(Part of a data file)
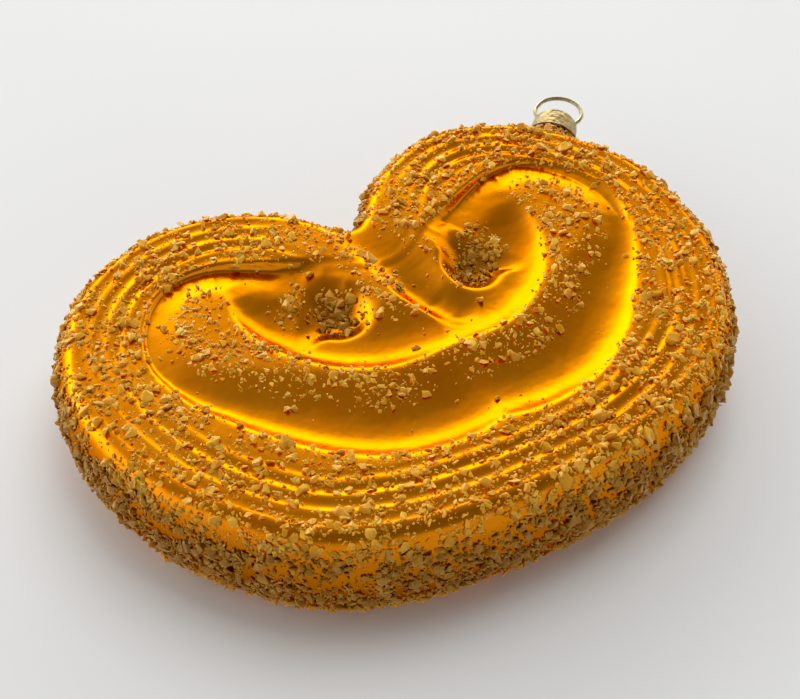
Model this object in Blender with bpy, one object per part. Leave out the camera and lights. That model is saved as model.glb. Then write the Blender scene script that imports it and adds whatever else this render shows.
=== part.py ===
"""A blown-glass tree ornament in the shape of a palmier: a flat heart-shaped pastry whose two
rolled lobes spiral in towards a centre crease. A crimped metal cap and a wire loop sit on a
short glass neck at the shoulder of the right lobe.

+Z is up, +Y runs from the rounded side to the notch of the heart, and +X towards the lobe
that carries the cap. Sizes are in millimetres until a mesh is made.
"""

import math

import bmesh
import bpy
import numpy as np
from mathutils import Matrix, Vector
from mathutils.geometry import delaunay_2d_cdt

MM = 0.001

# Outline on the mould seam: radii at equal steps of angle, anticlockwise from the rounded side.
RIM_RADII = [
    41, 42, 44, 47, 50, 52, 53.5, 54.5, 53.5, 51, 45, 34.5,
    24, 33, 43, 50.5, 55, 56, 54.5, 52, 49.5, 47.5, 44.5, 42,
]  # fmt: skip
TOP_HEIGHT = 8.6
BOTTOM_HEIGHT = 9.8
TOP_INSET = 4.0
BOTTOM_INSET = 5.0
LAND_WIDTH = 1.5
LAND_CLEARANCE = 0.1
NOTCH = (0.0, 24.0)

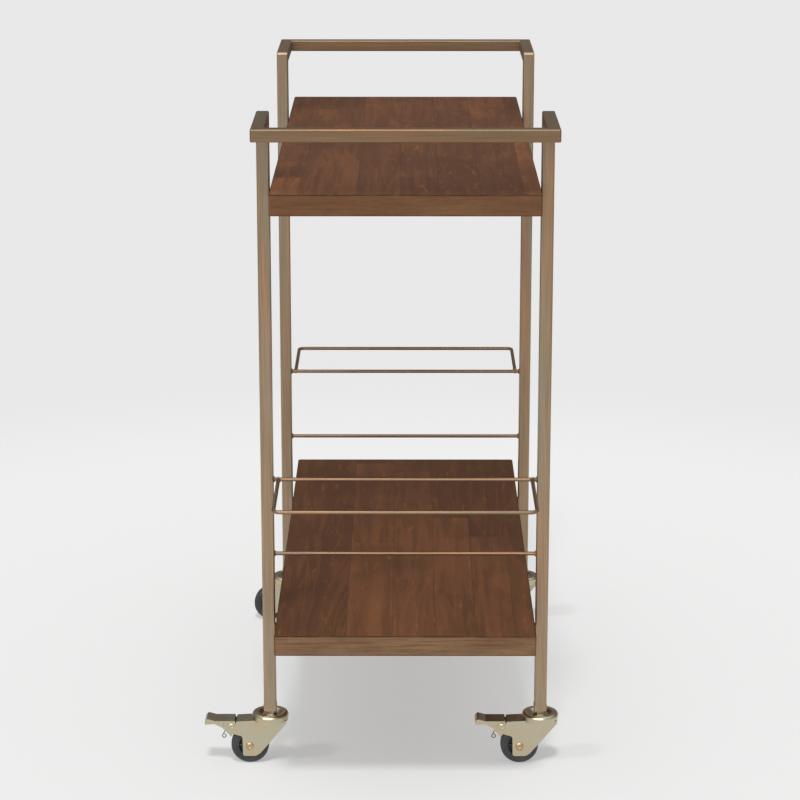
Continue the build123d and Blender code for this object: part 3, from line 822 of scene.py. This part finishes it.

• EXERCISE TASK: Give the data again, exactly as it stands.

• ANSWER TO THE EXERCISE:
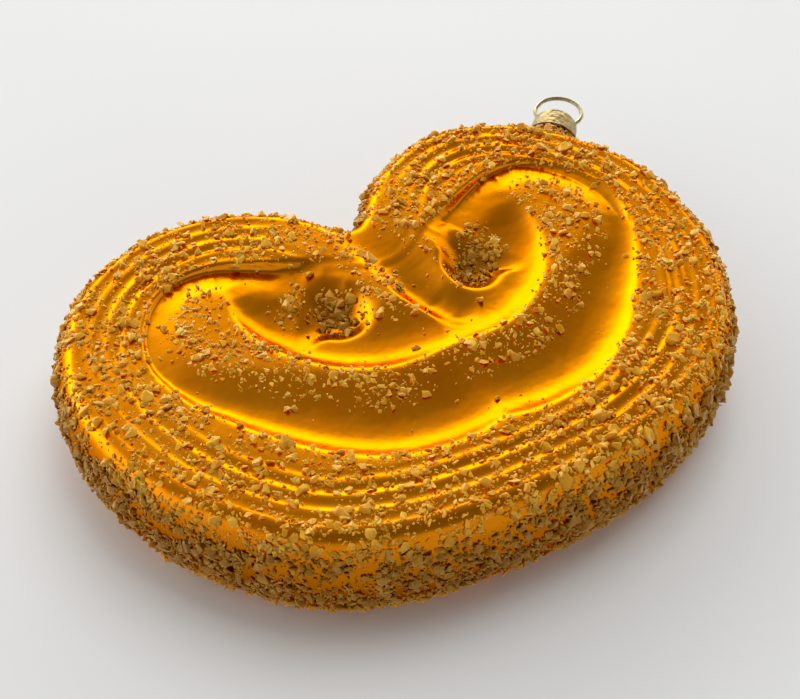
Model this object in Blender with bpy, one object per part. Leave out the camera and lights. That model is saved as model.glb. Then write the Blender scene script that imports it and adds whatever else this render shows.
=== part.py ===
"""A blown-glass tree ornament in the shape of a palmier: a flat heart-shaped pastry whose two
rolled lobes spiral in towards a centre crease. A crimped metal cap and a wire loop sit on a
short glass neck at the shoulder of the right lobe.

+Z is up, +Y runs from the rounded side to the notch of the heart, and +X towards the lobe
that carries the cap. Sizes are in millimetres until a mesh is made.
"""

import math

import bmesh
import bpy
import numpy as np
from mathutils import Matrix, Vector
from mathutils.geometry import delaunay_2d_cdt

MM = 0.001

# Outline on the mould seam: radii at equal steps of angle, anticlockwise from the rounded side.
RIM_RADII = [
    41, 42, 44, 47, 50, 52, 53.5, 54.5, 53.5, 51, 45, 34.5,
    24, 33, 43, 50.5, 55, 56, 54.5, 52, 49.5, 47.5, 44.5, 42,
]  # fmt: skip
TOP_HEIGHT = 8.6
BOTTOM_HEIGHT = 9.8
TOP_INSET = 4.0
BOTTOM_INSET = 5.0
LAND_WIDTH = 1.5
LAND_CLEARANCE = 0.1
NOTCH = (0.0, 24.0)

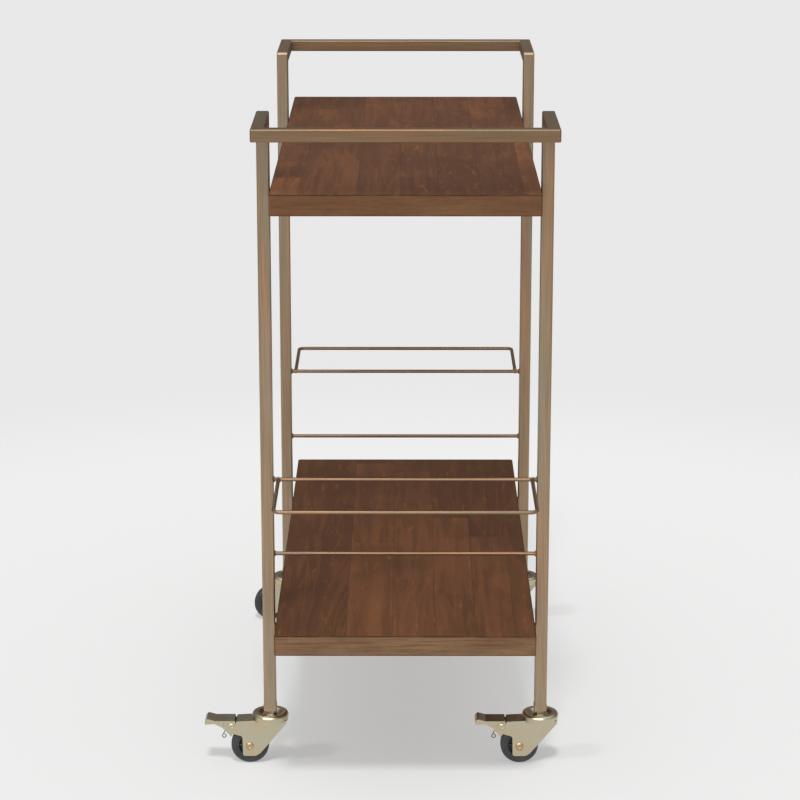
Continue the build123d and Blender code for this object: part 3, from line 822 of scene.py. This part finishes it.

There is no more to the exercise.